While initially, police believed this was a gas explosion due to the existence of butane and propane gas canisters in the house, on Thursday night, after the attack in Barcelona, they connected the two incidents.
At least one person believed to be of Moroccan origin was killed and 16 others were injured in the two explosions. The house was inhabited by two brothers of Maghreb origin.
Thursday: On Thursday, at 5pm in Barcelona, outside the Plaça de Catalunya metro station, a white Fiat was driven by a man down the boulevard of Las Ramblas, killing 13 people and leaving 100 injured. The van was smashed and the attacker escaped the scene.
An hour and a half later, in the town of Vic, police found another van which appeared to have been hired at the same time as the Fiat and was supposed to be used as a getaway vehicle.
At 7.30pm, in another town near Barcelona, Sant Just Desvern, a man who tries to drive through a roadblock, runs over two officers and is then killed by the police.
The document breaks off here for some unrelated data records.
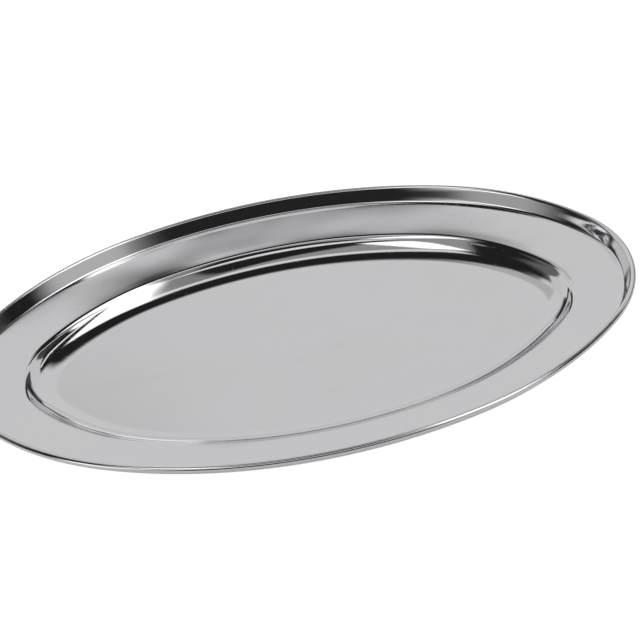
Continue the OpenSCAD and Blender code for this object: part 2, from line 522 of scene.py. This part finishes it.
def studio_floor():
    """A pale matt floor, whiter to the camera than in the steel's reflections."""
    deselect_all()
    bpy.ops.mesh.primitive_plane_add(size=FLOOR_SIZE, location=(0, 0, 0))
    floor = bpy.context.object
    floor.name = "studio_floor"
    material = bpy.data.materials.new("pale_floor")
    material.use_nodes = True
    shader = material.node_tree.nodes["Principled BSDF"]
    shader.inputs["Base Color"].default_value = (0.9, 0.9, 0.9, 1)
    shader.inputs["Roughness"].default_value = 0.8
    shader.inputs["Specular IOR Level"].default_value = 0
    shader.inputs["Emission Color"].default_value = (1, 1, 1, 1)
    seen = node(material.node_tree, "ShaderNodeLightPath").outputs["Is Camera Ray"]
    glow = over(material.node_tree, FLOOR_GLOW_MIRRORED, seen, FLOOR_GLOW)
    feed(material.node_tree, shader.inputs["Emission Strength"], glow)
    floor.data.materials.append(material)


def studio_world():
    """The studio around the tray, as brightness by direction."""
    world = bpy.data.worlds.new("studio")
    world.use_nodes = True
    tree = world.node_tree
    direction = node(tree, "ShaderNodeTexCoord").outputs["Generated"]
    split = node(tree, "ShaderNodeSeparateXYZ")
    feed(tree, split.inputs[0], direction)
    x, y, z = split.outputs
    elevation = calc(tree, "MULTIPLY", calc(tree, "ARCSINE", z), math.degrees(1))
    azimuth = calc(tree, "MULTIPLY", calc(tree, "ARCTAN2", x, y), math.degrees(1))
    light = STUDIO_DARK
    for name, sides, edges, soft, brightness in WALL_CARDS:
        middle = sum(sides) / 2
        turned = calc(tree, "WRAP", calc(tree, "SUBTRACT", azimuth, middle), 180.0, -180.0)
        beside = window(tree, turned, sides[0] - middle, sides[1] - middle, soft[0])
        upright = window(tree, elevation, *edges, soft[1])
        light = over(tree, light, calc(tree, "MULTIPLY", beside, upright), brightness, name)
    height = calc(tree, "MAXIMUM", z, 0.02)
    across_roof = calc(tree, "DIVIDE", x, height)
    along_roof = calc(tree, "DIVIDE", y, height)
    for name, sides, edges, skew, soft, brightness in ROOF_CARDS:
        skewed = calc(tree, "ADD", across_roof, calc(tree, "MULTIPLY", along_roof, skew))
        beside = window(tree, skewed, *sides, soft)
        between = window(tree, along_roof, *edges, soft)
        light = over(tree, light, calc(tree, "MULTIPLY", beside, between), brightness, name)
    seen = node(tree, "ShaderNodeLightPath").outputs["Is Camera Ray"]
    light = over(tree, light, seen, ROOM_WHITE, "room")
    back = tree.nodes["Background"]
    feed(tree, back.inputs["Color"], light)
    bpy.context.scene.world = world


set_camera()
bpy.context.scene.view_settings.view_transform = "Standard"
studio_floor()
studio_world()
tray = pressed_sheet()
finish_tray(tray)
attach(tray, "root")
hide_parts("well_floor", "well_wall", "flange", "rim_step", "rolled_rim")
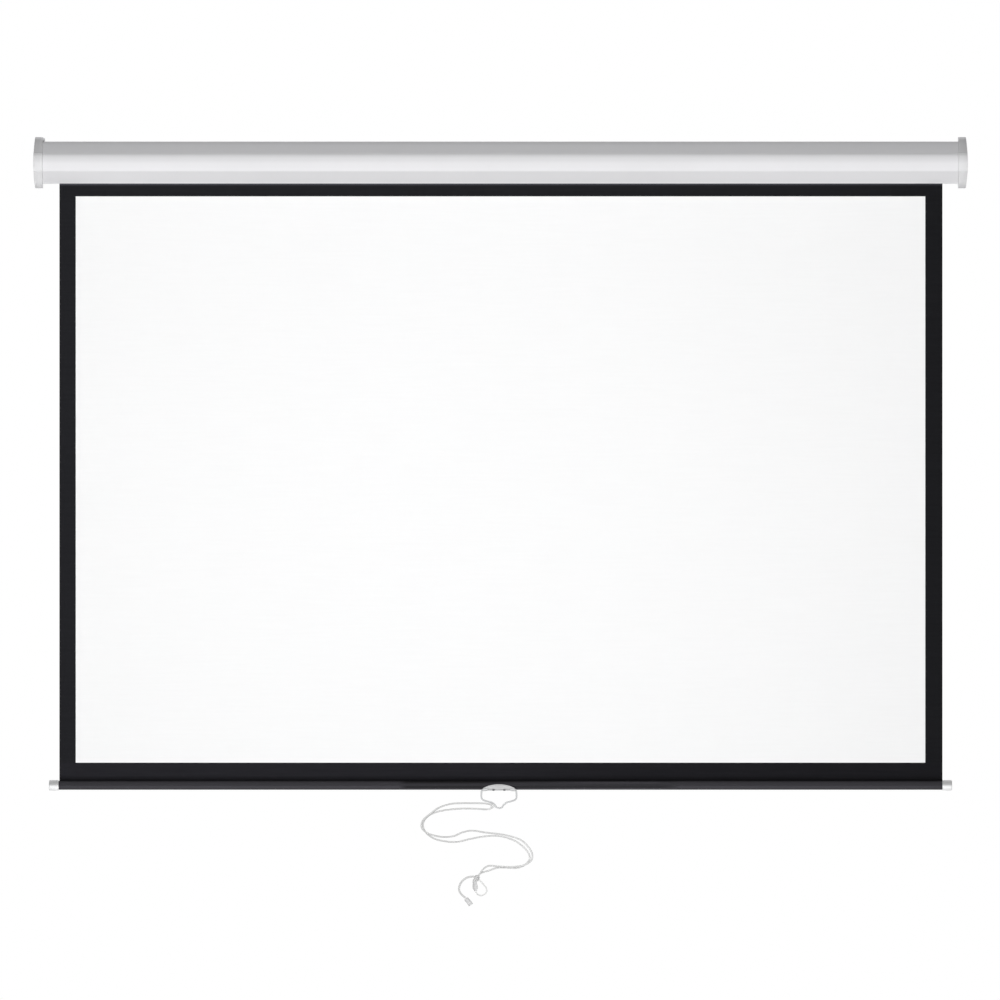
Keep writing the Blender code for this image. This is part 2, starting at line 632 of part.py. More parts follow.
def make_spring():
    tip = ANCHOR_LENGTH + SPRING_SEAT
    anchor = [(TUBE_BORE - CLEAR, ANCHOR_LENGTH), (TUBE_BORE - CLEAR, 0), (SHAFT_BORE, 0),
              (SHAFT_BORE, tip), (SPIGOT_RADIUS, tip), (SPIGOT_RADIUS, ANCHOR_LENGTH)]
    turned("spring_anchor", anchor, "nylon", ring=True, turn=ALONG_X,
           place=(SPRING_START - CLEAR - ANCHOR_LENGTH, ROLLER_Y, 0))
    corners = 8
    coil = (SPIGOT_RADIUS + CLEAR + SPRING_WIRE) / math.cos(math.pi / corners)
    rise = SPRING_LENGTH - 2 * SPRING_WIRE
    steps = SPRING_TURNS * corners
    points = []
    for i in range(steps + 1):
        angle = math.tau * i / corners
        points.append(Vector((SPRING_WIRE + rise * i / steps, coil * math.cos(angle),
                              coil * math.sin(angle))))
    print_least_gap("torsion_spring", points, SPRING_WIRE, corners // 2)
    add_object("torsion_spring", tube_curve("torsion_spring", points, SPRING_WIRE, 1),
               "spring_steel", place=(SPRING_START, ROLLER_Y, 0))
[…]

On Friday morning, however, Catalan interior minister Joaquim Forn, claims that the man died of knife wounds. The incident cannot yet be linked by police to either the Las Ramblas or the Cambrils attacks.
A 28-year-old Moroccan man turned himself in after he had seen his name and image circulating in the media. Driss Oukabir claimed that his passport and ID were stolen and that he had nothing to do with the attack. According to the newspaper El País, Oukabir, or someone else with his ID, rented the Fiat and carried out the attack.
At 9pm the Islamic State (ISIS) takes responsibility for the Barcelona attack saying that the perpetrators were “soldiers of the Islamic State.” This, however, doesn’t mean that the attackers had any connection to ISIS, since the terrorist organisation usually claims responsibility for such kind of attacks.
A second suspect is arrested at 9.30pm in Alcanar. The man was born in Melilla in northern Morocco.
Friday: In the early hours of Friday, at around 1am, police kill 5 suspects, after an attack in Cambrils. The attackers drove an Audi A3 car into pedestrians, injuring seven people, including a police officer. A woman hit dies later of her injuries. The attackers were wearing fake suicide vests.
At around 8.30am, the police arrest a third suspect in Ripoll where Oukabir had been arrested on Thursday. The suspect is linked to both terrorist attacks in Barcelona and Cambrils and is identified as the 18-year-old Moussa Oukabir, the younger brother of Driss Oukabir who had claimed yesterday to be innocent.
No terrorist record
Police chief Josep Lluis Trapero, who is investigating the attacks, said that the four suspects had no history of terrorist activity. Three suspects arrested in Ripoll and one in Alcanar are Moroccan citizens and one is Spanish. Their ages range from 21 to 34. Trapero confirmed that it is clear that the Alcanar home where Wednesday’s explosion took place was the place where the terrorists were plotting an explosion and perhaps other attacks. He said: “It was a group, we do not know the specific number, but we do not rule out that they had other attacks in mind.” He added that there was now a “clear link” between the Alcanar explosion and the two other attacks in Barcelona and Cambrils.
Support for Spain
Theresa May said she was "sickened by the senseless loss of life in Barcelona" and that the UK “stands with Spain against terror.” She said: "Following the attacks in Manchester and London, Spain stood alongside the British people. Tonight, Britain stands with Spain against the evil of terrorism."
German Chancellor Angela Merkel described the attack as “revolting” and said that she was thinking of the victims with “profound sadness.”
Putin and Trump condemned the attacks but called for more violence against the forces of terror. Putin called for the world to unite in an “uncompromising battle against the forces of terror" and Trump advised that lessons should be learned from General Pershing’s methods—a myth about a US general who dipped bullets in pigs’ blood to kill Muslims.
Whatever the strategies, suggestions and ways to fight terrorism, these kinds of attacks are extremely hard to predict or stop. The Barcelona attack was clearly meant to hurt at a global scale; it inflicted a wound at the heart of a tourist destination where people from different nationalities gather. As the Spanish police is currently searching to find the van driver of the Barcelona attack, people are mourning their dead, and others are watching with horror as the details of the events unfold. The terrorists might have hurt the body of Barcelona, Spain, or Europe, but they cannot kill its spirit.